Excess return over benchmark, divided by tracking error. Higher IR = better risk-adjusted outperformance. IR > 0.5 is good, > 1.0 is excellent.

Hands-On Code

Strategy Benchmark Comparison

python
import numpy as np

def benchmark_comparison(strategy_returns, benchmarks: dict):
    """Compare strategy against multiple benchmarks."""
    strat_sharpe = (strategy_returns.mean() / strategy_returns.std()
                    * np.sqrt(252))
    
    print(f"=== BENCHMARK COMPARISON ===")
    print(f"Strategy Sharpe: {strat_sharpe:.2f}")
    print(f"Strategy Total Return: "
          f"{np.prod(1 + strategy_returns) - 1:.1%}")
    print()
    
    for name, bench_returns in benchmarks.items():
        bench_sharpe = (bench_returns.mean() / bench_returns.std()
                        * np.sqrt(252))
        excess = strategy_returns - bench_returns
        ir = excess.mean() / excess.std() * np.sqrt(252)
        
        better = strat_sharpe > bench_sharpe
        print(f"vs {name}:")
        print(f"  Benchmark Sharpe: {bench_sharpe:.2f}")
        print(f"  Information Ratio: {ir:.2f}")
        print(f"  {'[PASS] Outperforms' if better else '[FAIL] Underperforms'}")
        print()

Benchmark every strategy against multiple alternatives.
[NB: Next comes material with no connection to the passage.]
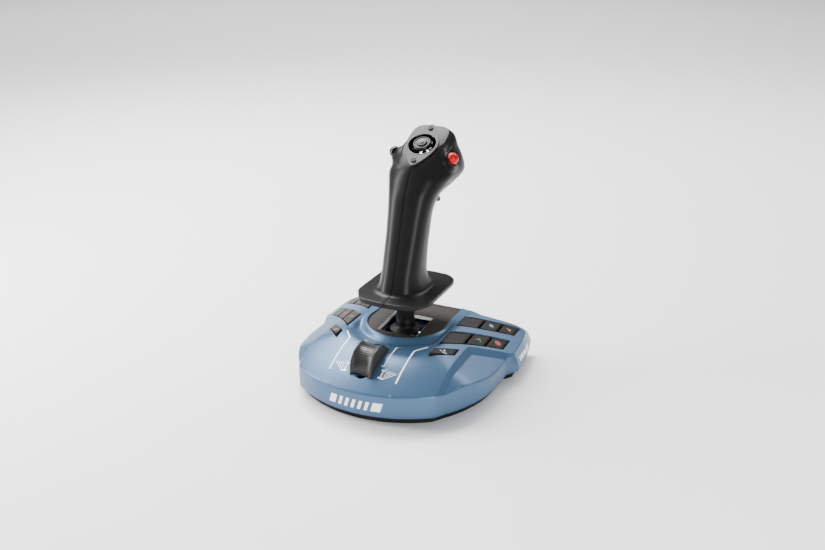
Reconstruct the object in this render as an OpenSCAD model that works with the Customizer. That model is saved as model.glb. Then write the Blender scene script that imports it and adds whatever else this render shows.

If you can't clearly beat simple benchmarks on a risk-adjusted basis, the complexity of ML isn't justified.

Knowledge Check

Q1.Your ML strategy returns 30% annually. Buy-and-hold returns 25%. Is your strategy better?

Assignment

Benchmark your strategy against: random entries, buy-and-hold, and a simple SMA crossover. Compute Information Ratio for each comparison. Does your strategy add value over all benchmarks?